> _What the task requires_: Write out exactly the lines from the line with "Turn this picture" through the line with "const ridgeEnd = 262;", including both, and nothing more.

> _Stored records_:
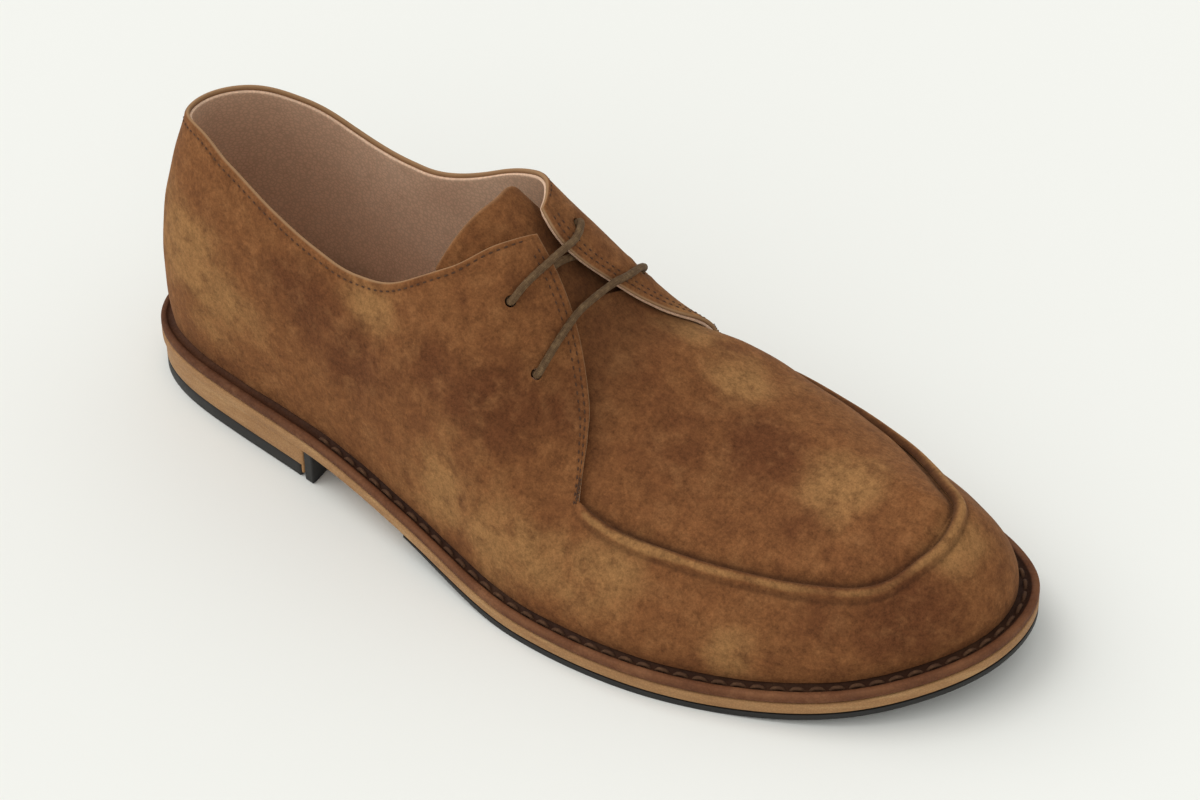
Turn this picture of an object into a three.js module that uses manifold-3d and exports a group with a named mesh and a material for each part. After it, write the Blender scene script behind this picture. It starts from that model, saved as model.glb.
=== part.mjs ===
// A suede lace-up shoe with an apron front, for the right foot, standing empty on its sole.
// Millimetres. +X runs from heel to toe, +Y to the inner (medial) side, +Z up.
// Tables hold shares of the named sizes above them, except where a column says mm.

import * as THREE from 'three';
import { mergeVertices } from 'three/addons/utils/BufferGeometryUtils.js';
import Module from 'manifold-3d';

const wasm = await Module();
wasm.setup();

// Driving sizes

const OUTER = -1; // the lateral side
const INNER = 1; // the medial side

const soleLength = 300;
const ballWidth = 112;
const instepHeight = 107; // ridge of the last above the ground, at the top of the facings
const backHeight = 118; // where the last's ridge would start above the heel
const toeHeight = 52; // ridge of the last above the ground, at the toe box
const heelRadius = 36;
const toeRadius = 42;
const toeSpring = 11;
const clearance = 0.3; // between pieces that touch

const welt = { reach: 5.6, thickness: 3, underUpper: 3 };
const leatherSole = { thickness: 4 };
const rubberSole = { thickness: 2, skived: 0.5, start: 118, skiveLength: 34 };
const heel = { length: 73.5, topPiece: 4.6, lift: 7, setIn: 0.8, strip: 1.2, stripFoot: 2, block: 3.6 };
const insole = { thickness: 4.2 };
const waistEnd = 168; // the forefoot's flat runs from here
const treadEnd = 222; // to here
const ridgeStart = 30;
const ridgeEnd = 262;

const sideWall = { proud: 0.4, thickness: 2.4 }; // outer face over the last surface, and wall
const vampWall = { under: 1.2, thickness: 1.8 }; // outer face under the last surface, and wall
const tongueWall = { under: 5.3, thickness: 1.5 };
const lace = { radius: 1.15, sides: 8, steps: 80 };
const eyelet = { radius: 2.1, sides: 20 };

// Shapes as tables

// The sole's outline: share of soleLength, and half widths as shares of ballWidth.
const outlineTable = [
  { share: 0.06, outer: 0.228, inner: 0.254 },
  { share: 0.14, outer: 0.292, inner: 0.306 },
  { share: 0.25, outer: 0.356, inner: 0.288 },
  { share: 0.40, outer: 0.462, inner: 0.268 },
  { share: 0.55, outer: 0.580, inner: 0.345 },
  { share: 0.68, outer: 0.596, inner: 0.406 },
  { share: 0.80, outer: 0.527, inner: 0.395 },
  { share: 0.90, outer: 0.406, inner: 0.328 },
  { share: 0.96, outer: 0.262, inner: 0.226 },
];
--
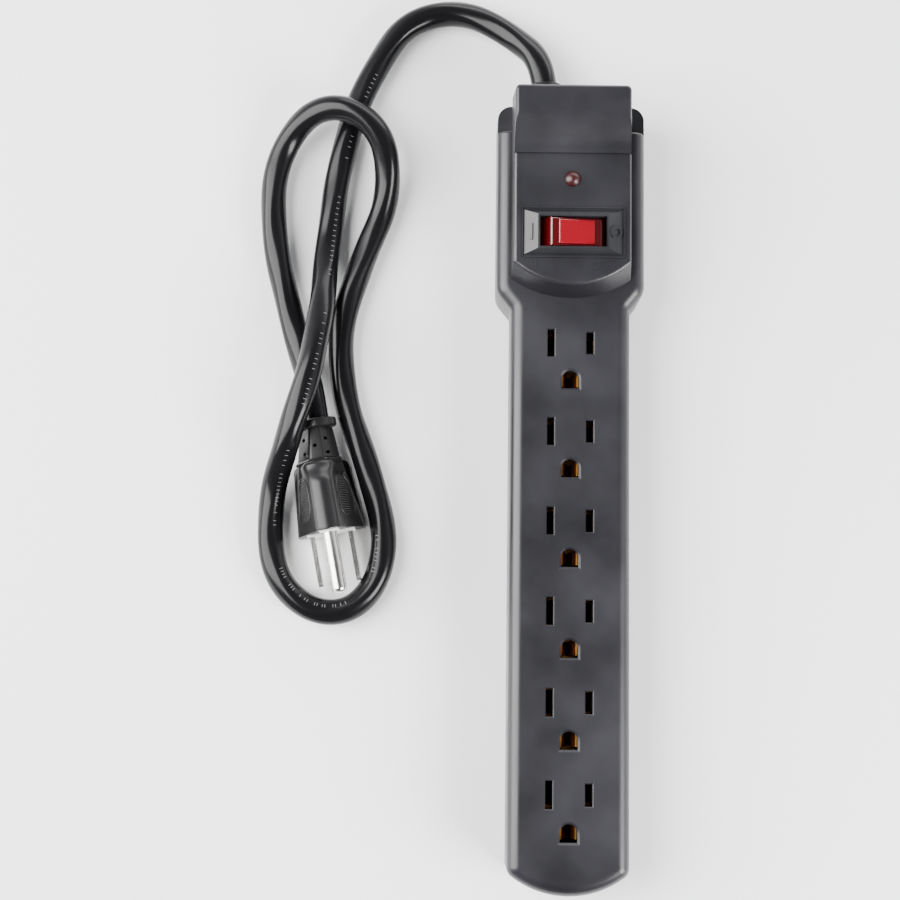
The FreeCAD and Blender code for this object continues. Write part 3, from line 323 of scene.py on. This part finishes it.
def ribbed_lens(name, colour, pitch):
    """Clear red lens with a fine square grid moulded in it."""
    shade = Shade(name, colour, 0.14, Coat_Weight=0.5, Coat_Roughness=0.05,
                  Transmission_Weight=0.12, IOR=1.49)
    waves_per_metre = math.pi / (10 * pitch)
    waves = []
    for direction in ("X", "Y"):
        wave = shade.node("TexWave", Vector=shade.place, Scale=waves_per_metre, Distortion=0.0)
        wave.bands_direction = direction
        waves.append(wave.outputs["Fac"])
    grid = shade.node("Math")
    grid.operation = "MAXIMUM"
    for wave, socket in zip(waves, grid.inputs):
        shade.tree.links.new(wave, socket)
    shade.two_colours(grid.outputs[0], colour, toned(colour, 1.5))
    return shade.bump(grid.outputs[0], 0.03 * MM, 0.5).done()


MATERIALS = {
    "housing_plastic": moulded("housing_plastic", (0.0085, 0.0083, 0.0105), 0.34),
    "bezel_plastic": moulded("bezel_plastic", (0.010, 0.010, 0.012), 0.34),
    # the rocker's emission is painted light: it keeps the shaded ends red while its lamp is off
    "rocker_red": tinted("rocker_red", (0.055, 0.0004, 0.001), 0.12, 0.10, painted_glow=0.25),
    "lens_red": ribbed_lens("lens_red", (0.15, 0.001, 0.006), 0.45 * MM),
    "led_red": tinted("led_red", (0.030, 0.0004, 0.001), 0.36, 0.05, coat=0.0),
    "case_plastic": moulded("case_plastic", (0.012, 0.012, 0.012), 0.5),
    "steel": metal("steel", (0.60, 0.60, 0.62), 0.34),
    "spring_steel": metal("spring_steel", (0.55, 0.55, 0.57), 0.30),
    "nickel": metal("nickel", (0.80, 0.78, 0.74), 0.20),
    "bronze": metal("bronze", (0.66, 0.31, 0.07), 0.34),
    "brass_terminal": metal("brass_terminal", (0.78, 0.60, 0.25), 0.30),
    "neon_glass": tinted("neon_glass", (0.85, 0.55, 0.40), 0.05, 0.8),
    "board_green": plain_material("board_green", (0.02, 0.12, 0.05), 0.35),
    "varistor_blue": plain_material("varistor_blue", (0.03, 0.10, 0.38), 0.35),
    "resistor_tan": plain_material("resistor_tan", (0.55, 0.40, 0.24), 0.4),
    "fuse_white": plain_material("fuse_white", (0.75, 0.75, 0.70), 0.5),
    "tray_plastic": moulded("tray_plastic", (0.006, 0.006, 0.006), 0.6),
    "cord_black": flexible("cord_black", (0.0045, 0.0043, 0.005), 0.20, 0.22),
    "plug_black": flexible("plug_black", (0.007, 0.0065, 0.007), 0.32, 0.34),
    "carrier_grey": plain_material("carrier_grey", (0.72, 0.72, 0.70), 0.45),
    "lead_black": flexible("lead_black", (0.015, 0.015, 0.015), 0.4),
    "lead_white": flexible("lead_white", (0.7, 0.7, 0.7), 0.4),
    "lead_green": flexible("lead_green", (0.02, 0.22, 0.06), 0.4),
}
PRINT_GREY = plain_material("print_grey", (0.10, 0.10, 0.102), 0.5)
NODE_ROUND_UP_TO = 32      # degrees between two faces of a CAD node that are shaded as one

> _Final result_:
Turn this picture of an object into a three.js module that uses manifold-3d and exports a group with a named mesh and a material for each part. After it, write the Blender scene script behind this picture. It starts from that model, saved as model.glb.
=== part.mjs ===
// A suede lace-up shoe with an apron front, for the right foot, standing empty on its sole.
// Millimetres. +X runs from heel to toe, +Y to the inner (medial) side, +Z up.
// Tables hold shares of the named sizes above them, except where a column says mm.

import * as THREE from 'three';
import { mergeVertices } from 'three/addons/utils/BufferGeometryUtils.js';
import Module from 'manifold-3d';

const wasm = await Module();
wasm.setup();

// Driving sizes

const OUTER = -1; // the lateral side
const INNER = 1; // the medial side

const soleLength = 300;
const ballWidth = 112;
const instepHeight = 107; // ridge of the last above the ground, at the top of the facings
const backHeight = 118; // where the last's ridge would start above the heel
const toeHeight = 52; // ridge of the last above the ground, at the toe box
const heelRadius = 36;
const toeRadius = 42;
const toeSpring = 11;
const clearance = 0.3; // between pieces that touch

const welt = { reach: 5.6, thickness: 3, underUpper: 3 };
const leatherSole = { thickness: 4 };
const rubberSole = { thickness: 2, skived: 0.5, start: 118, skiveLength: 34 };
const heel = { length: 73.5, topPiece: 4.6, lift: 7, setIn: 0.8, strip: 1.2, stripFoot: 2, block: 3.6 };
const insole = { thickness: 4.2 };
const waistEnd = 168; // the forefoot's flat runs from here
const treadEnd = 222; // to here
const ridgeStart = 30;
const ridgeEnd = 262;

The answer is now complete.